Jerry, on the other hand, didn’t learn much physics. His mind wandered too easily. I tried to teach him something about electricity and magnetism, but as soon as I mentioned electricity, he’d tell me about some motor he had that didn’t work, and how might he fix it. When I tried to show him how an electromagnet works by making a little coil of wire and hanging a nail on a piece of string, I put the voltage on, the nail swung into the coil, and Jerry said, “Ooh! It’s just like fucking!” So that was the end of that.
So now we have a new argument—whether he’s a better teacher than I was, or I’m a better student than he was.
I gave up the idea of trying to get an artist to appreciate the feeling I had about nature so he could portray it. I would flow have to double my efforts in learning to draw so I could do it myself. It was a very ambitious undertaking, and I kept the idea entirely to myself, because the odds were I would never be able to do it.
Early on in the process of learning to draw, some lady I knew saw my attempts and said, “You should go down to the Pasadena Art Museum. They have drawing classes there, with models—nude models.”
“No,” I said; “I can’t draw well enough: I’d feel very embarrassed.”
“You’re good enough; you should see some of the others!”
So I worked up enough courage to go down there. In the first lesson they told us about newsprint—very large sheets of low-grade paper, the size of a newspaper—and the various kinds of pencils and charcoal to get. For the second class a model came, and she started off with a ten-minute pose.
I started to draw the model, and by the time I’d done one leg, the ten minutes were up. I looked around and saw that everyone else had already drawn a complete picture, with shading in the back—the whole business.
I realized I was way out of my depth. But finally at the end, the model was going to pose for thirty minutes. I worked very hard, and with great effort I was able to draw her whole outline. This time there was half a hope. So this time I didn’t cover up my drawing, as I had done with all the previous ones.
We went around to look at what the others had done, and I discovered what they could really do: they draw the model, with details and shadows, the pocketbook that’s on the bench she’s sitting on, the platform, everything! They’ve all gone zip, zip, zip, zip, zip with the charcoal, all over, and I figure it’s hopeless—utterly hopeless.
I go back to cover up my drawing, which consists of a few lines crowded into the upper left-hand corner of the newsprint—I had, until then, only been drawing on 8˝ X 11 paper—but some others in the class are standing nearby: Oh, look at this one,” one of them says. “Every line counts!” I didn’t know what that meant, exactly, but I felt encouraged enough to come to the next class. In the meantime, Jerry kept telling me that drawings that are too full aren’t any good.
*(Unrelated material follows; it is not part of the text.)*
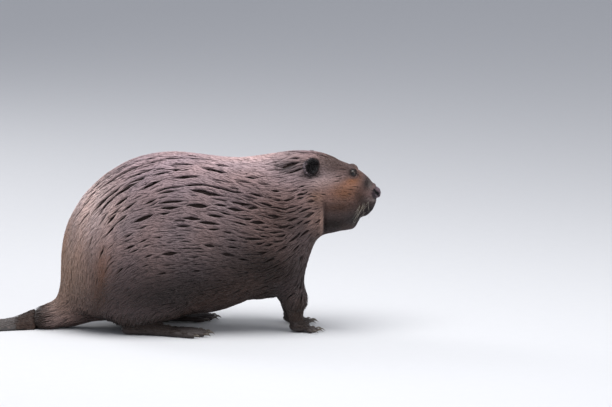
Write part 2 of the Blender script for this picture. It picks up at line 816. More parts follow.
class Hide:
    """The skin as arrays, for rooting locks and following its surface."""

    def __init__(self, piece):
        mesh = piece.data
        mesh.calc_loop_triangles()
        self.points = places(piece)
        self.facing = normals(piece)
        self.corners = column(mesh.loop_triangles, "vertices", 3, np.int32)
        self.loops = column(mesh.loop_triangles, "loops", 3, np.int32)
        self.face = column(mesh.loop_triangles, "polygon_index", 1, np.int32).ravel()
        self.tree = BVHTree.FromPolygons(self.points.tolist(), self.corners.tolist())
        sides = self.points[self.corners]
        cross = np.cross(sides[:, 1] - sides[:, 0], sides[:, 2] - sides[:, 0])
        self.area = np.linalg.norm(cross, axis=1) / 2
        self.centre = sides.mean(1)

    def scatter(self, draw, count):
        """That many roots in each triangle, on average: the triangles and the roots' shares in them."""
        whole = np.floor(count + draw.random(len(count))).astype(int)
        triangle = np.repeat(np.arange(len(count)), whole)
        share = draw.random((len(triangle), 2))
        over = share.sum(1) > 1
        share[over] = 1 - share[over]
        return triangle, np.column_stack([1 - share.sum(1), share])

    def at(self, values, triangle, share):
        return (values[self.corners[triangle]] * share[:, :, None]).sum(1)

    def on_map(self, maps, triangle, share):
        return (maps[self.loops[triangle]] * share[:, :, None]).sum(1)

    def roots(self, draw, count):
        """Places and facings of that many roots in each triangle, with their triangles and shares."""
        triangle, share = self.scatter(draw, count)
        facing = unit(self.at(self.facing, triangle, share))
        return self.at(self.points, triangle, share), facing, triangle, share

    def face_normals(self):
        return self.facing[self.corners].mean(1)

    def follow(self, points):
        """The nearest points of the skin and its facing there."""
        found, triangle = np.empty_like(points), np.empty(len(points), int)
        for i, point in enumerate(points.tolist()):
            place, _, triangle[i], _ = self.tree.find_nearest(point)
            found[i] = place
        a, b, c = (self.points[self.corners[triangle, k]] for k in range(3))
        u, v, w = b - a, c - a, found - a
        uu, uv, vv = (u * u).sum(1), (u * v).sum(1), (v * v).sum(1)
        wu, wv = (w * u).sum(1), (w * v).sum(1)
        scale = uu * vv - uv * uv + 1e-24
        s, t = (vv * wu - uv * wv) / scale, (uu * wv - uv * wu) / scale
        share = np.clip(np.column_stack([1 - s - t, s, t]), 0, 1)
        return found, unit(self.at(self.facing, triangle, share), TINY)


STATIONS = np.array([0.0, 0.24, 0.52, 0.8, 1.0])  # along a lock; the last is its tip
HALF_WIDTH = np.array([0.45, 0.92, 0.95, 0.55])  # of the lock's own half width
THICKNESS = np.array([0.5, 0.9, 1.0, 0.6]) * 0.12
LIFT = np.array([-0.35, 0.3, 0.66, 0.82, 0.78])  # of the coat's depth
MIDDLE = 2  # the station by which a lock is placed among the others
RING = 3
LOCK_POINTS = RING * (len(STATIONS) - 1) + 1
PIECE_LIMIT = 8800  # locks in one piece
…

His job was to teach me not to worry about the others, so he’d tell me they weren’t so hot.
I noticed that the teacher didn’t tell people much (the only thing he told me was my picture was too small on the page). Instead, he tried to inspire us to experiment with new approaches. I thought of how we teach physics: We have so many techniques—so many mathematical methods—that we never stop telling the students how to do things. On the other hand, the drawing teacher is afraid to tell you anything. If your lines are very heavy, the teacher can’t say, “Your lines are too heavy,” because some artist has figured out a way of making great pictures using heavy lines. The teacher doesn’t want to push you in some particular direction. So the drawing teacher has this problem of communicating how to draw by osmosis and not by instruction, while the physics teacher has the problem of always teaching techniques, rather than the spirit, of how to go about solving physical Problems.
They were always telling me to “loosen up,” to become more relaxed about drawing. I figured that made no more sense than telling someone who’s just learning to drive to “loosen up” at the wheel. It isn’t going to work. Only after you know how to do it carefully can you begin to loosen up. So I resisted this perennial loosen-up stuff.
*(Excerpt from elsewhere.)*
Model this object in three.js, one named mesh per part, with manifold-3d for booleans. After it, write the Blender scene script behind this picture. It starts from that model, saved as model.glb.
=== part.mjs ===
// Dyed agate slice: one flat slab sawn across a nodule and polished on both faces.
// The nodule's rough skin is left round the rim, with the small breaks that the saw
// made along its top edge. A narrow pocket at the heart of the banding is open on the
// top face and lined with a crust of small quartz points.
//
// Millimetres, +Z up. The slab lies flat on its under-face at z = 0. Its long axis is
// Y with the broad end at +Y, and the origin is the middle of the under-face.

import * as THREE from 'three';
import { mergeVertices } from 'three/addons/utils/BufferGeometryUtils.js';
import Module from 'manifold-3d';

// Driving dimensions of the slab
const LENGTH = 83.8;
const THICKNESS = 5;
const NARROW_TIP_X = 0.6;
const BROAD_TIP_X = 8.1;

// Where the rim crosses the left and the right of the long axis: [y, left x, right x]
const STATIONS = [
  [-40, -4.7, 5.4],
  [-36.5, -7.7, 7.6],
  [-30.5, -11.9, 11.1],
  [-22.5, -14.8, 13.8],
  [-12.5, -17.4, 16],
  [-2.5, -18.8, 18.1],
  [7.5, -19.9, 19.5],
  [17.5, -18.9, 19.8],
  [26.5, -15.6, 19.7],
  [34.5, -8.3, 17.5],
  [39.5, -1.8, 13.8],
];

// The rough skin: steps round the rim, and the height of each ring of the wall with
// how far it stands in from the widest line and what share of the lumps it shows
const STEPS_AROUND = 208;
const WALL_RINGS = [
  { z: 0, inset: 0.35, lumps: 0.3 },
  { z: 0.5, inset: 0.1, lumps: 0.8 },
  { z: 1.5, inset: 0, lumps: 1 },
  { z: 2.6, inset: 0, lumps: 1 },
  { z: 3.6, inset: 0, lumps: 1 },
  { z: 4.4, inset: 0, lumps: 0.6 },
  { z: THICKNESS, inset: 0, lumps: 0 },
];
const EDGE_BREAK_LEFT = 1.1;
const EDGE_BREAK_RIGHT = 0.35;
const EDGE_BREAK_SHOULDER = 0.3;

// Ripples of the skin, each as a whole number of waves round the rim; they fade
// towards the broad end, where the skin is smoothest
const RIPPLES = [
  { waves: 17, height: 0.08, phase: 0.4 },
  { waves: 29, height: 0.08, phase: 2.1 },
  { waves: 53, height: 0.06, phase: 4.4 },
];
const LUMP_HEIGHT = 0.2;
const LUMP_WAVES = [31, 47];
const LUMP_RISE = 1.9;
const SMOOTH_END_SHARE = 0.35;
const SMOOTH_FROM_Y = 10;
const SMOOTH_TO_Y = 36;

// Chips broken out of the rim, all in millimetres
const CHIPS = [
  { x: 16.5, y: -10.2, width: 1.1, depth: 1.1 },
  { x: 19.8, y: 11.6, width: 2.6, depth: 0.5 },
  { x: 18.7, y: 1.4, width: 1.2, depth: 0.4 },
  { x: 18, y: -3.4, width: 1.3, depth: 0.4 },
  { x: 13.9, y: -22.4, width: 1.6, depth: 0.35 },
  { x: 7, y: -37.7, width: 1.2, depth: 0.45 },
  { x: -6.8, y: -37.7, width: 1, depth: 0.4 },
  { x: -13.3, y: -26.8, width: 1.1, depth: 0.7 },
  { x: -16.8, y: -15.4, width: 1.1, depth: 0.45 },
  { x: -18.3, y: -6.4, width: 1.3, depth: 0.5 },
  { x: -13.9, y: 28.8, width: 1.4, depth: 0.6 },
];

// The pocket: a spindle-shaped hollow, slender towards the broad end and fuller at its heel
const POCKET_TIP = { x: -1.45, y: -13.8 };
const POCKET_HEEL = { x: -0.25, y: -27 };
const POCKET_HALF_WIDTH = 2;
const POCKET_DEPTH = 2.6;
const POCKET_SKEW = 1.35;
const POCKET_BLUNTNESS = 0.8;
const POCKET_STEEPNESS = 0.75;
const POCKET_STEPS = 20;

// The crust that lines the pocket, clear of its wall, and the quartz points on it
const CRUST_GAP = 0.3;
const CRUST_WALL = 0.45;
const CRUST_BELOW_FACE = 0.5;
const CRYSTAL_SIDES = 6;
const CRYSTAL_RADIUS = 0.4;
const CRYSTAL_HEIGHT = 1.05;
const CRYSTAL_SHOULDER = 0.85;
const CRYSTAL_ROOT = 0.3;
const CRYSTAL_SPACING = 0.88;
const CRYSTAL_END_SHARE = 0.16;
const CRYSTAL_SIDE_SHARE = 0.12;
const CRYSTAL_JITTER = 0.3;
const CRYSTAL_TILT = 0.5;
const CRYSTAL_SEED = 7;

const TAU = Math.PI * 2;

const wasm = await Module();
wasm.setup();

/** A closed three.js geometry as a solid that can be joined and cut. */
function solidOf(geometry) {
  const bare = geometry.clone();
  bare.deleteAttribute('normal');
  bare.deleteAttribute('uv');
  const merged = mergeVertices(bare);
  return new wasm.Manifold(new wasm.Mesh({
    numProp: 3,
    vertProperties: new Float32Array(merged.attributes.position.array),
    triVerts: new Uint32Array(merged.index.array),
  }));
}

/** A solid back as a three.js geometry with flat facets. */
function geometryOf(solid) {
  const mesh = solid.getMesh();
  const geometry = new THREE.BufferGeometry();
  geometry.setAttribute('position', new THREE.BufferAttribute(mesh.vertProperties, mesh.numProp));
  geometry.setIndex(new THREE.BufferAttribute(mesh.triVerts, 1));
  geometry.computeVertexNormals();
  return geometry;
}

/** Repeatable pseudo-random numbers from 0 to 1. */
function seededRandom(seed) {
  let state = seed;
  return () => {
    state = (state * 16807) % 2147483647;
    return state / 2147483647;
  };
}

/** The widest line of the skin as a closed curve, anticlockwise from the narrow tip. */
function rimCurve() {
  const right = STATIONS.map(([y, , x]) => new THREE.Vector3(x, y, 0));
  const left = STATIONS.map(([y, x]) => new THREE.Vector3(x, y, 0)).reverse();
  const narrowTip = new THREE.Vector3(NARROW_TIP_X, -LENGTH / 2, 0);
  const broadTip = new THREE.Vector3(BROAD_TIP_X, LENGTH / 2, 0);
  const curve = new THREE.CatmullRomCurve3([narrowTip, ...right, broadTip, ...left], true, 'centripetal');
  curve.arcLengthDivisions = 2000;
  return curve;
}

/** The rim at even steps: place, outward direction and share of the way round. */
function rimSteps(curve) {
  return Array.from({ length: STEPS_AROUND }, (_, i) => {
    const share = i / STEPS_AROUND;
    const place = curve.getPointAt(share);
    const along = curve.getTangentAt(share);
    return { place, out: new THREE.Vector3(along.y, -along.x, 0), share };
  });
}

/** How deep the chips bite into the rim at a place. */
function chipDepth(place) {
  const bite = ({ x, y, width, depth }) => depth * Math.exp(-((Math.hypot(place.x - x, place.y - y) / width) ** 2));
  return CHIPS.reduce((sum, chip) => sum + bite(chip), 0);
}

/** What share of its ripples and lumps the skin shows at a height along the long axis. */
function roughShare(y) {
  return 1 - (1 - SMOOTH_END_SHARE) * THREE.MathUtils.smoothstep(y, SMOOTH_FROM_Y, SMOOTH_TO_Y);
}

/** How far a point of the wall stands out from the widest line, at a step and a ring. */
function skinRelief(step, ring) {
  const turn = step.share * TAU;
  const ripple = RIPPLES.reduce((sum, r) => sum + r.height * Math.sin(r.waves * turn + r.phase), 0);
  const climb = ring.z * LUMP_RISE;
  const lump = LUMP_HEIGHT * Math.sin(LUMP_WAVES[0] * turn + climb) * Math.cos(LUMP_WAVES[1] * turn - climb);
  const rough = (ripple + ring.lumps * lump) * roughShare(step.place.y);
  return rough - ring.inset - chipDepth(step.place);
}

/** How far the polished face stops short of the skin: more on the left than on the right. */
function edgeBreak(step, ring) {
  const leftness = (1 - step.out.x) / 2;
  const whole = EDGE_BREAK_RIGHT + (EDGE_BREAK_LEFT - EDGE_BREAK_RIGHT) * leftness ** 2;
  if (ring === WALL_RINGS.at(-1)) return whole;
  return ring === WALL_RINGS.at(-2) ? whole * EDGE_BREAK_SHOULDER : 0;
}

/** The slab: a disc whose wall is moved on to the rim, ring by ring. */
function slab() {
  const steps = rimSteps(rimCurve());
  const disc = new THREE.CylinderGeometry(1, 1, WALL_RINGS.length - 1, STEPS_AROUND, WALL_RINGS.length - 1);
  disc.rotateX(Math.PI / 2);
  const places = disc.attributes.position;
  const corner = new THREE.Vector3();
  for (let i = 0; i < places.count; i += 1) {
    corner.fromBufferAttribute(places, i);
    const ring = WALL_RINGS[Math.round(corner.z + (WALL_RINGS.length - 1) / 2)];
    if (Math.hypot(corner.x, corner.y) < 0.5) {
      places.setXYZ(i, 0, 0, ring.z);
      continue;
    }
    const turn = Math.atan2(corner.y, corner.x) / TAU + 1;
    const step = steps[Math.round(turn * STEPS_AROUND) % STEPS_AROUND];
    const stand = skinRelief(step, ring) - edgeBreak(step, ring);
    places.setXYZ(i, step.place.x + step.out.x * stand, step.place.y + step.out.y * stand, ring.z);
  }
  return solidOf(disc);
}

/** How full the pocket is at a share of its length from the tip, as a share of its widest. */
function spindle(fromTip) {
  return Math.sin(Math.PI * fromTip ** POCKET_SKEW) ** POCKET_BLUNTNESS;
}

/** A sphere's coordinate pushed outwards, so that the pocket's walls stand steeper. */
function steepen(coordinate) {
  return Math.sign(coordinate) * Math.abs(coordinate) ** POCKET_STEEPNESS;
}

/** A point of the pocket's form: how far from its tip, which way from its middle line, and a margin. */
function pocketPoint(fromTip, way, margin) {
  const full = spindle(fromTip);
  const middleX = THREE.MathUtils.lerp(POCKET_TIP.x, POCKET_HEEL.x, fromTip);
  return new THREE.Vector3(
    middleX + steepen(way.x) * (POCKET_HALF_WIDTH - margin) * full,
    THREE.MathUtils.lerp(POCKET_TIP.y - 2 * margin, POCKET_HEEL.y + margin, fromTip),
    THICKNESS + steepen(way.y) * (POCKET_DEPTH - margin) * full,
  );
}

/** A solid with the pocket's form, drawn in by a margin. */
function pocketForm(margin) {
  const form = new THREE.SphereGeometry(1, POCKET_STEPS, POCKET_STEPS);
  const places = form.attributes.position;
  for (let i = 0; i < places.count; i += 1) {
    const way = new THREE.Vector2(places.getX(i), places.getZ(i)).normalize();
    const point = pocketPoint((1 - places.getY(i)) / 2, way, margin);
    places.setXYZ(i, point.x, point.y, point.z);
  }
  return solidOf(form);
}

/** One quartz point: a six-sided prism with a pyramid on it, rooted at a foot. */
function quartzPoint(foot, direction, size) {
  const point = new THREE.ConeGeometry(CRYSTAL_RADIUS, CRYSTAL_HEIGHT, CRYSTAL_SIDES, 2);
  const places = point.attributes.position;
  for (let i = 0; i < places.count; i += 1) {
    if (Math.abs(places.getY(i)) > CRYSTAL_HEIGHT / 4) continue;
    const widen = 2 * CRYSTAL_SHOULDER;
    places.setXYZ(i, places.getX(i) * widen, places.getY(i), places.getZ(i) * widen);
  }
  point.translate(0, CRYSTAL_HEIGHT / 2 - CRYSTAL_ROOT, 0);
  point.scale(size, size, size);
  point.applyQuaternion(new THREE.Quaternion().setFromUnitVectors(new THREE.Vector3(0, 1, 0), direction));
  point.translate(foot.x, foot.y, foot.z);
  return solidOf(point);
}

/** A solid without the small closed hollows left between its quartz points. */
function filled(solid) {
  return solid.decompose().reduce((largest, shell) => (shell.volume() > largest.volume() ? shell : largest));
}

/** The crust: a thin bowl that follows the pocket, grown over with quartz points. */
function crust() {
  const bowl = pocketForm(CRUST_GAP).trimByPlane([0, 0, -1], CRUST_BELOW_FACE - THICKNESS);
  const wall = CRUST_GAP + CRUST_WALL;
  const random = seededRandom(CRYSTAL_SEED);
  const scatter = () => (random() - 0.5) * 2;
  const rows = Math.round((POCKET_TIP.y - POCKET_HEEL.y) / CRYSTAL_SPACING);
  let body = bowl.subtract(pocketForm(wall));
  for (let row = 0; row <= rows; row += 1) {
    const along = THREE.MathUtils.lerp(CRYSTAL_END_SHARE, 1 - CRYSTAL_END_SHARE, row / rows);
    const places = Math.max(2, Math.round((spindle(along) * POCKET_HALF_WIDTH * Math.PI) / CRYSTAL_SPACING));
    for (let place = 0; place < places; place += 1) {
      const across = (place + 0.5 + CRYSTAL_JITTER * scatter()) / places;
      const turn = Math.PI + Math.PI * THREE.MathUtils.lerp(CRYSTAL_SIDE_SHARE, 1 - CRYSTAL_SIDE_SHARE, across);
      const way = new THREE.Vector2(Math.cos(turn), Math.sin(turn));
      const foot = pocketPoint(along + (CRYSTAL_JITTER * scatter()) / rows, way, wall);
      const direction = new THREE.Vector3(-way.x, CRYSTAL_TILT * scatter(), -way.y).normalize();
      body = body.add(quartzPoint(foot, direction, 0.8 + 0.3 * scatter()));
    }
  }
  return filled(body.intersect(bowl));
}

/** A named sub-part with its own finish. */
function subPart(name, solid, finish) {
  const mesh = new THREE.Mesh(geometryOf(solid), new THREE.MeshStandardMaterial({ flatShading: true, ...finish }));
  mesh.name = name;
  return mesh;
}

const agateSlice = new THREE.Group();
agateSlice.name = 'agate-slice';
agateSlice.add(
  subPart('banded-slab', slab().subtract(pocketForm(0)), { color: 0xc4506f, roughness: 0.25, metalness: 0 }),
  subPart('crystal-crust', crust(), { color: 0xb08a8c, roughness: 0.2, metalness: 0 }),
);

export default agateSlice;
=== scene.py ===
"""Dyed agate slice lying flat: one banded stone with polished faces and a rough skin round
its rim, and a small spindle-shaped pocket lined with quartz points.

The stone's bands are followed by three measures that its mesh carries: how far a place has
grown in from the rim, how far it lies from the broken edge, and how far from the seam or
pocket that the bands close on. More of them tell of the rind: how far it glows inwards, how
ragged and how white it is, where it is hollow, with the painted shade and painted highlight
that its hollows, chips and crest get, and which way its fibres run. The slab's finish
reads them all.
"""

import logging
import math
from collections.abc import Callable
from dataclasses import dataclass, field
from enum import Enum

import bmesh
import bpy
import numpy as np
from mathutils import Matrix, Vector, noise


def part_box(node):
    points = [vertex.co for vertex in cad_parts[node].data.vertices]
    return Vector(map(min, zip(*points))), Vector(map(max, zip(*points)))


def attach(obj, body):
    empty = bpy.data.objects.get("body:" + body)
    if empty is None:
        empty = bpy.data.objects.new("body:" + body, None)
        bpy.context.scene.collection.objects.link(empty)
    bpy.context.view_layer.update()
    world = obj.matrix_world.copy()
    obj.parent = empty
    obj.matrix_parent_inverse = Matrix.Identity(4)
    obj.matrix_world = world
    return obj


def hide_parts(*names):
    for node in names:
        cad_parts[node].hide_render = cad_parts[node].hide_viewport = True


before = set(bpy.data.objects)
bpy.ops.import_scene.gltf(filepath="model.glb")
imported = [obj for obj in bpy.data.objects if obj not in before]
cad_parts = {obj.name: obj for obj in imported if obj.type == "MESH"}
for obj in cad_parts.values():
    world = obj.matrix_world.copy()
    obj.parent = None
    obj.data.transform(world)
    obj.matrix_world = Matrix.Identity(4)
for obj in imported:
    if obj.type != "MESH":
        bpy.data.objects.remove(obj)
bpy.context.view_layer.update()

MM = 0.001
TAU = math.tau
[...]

One exercise they had invented for loosening us up was to draw without looking at the paper. Don’t take your eyes off the model; just look at her and make the lines on the paper without looking at what you’re doing.
One of the guys says, “I can’t help it. I have to cheat. I bet everybody’s cheating!”
“ I’m not cheating!” I say.
“Aw, baloney!” they say.
I finish the exercise and they come over to look at what I had drawn. They found that, indeed, I was NOT cheating; at the very beginning my pencil point had busted, and there was nothing but impressions on the paper.
When I finally got my pencil to work, I tried it again. I found that my drawing had a kind of strength—a funny, semi-Picasso-like strength—which appealed to me. The reason I felt good about that drawing was, I knew it was impossible to draw well that way, and therefore it didn’t have to be good—and that’s really what the loosening up was all about. I had thought that “loosen up” meant “make sloppy drawings,” but it really meant to relax and riot worry about how the drawing is going to come out.
I made a lot of progress in the class, and I was feeling pretty good. Up until the last session, all the models we had were rather heavy and out of shape; they were rather interesting to draw. But in the last class we had a model who was a nifty blonde, perfectly proportioned. It was then that I discovered that I still didn’t know how to draw: I couldn’t make anything come out that looked anything like this beautiful girl! With the other models, if you draw something a little too big or bit too small, it doesn’t make any difference because it’s all out of shape anyway. But when you’re trying to draw something that’s so well put together, you can’t fool yourself: It’s got to be just right!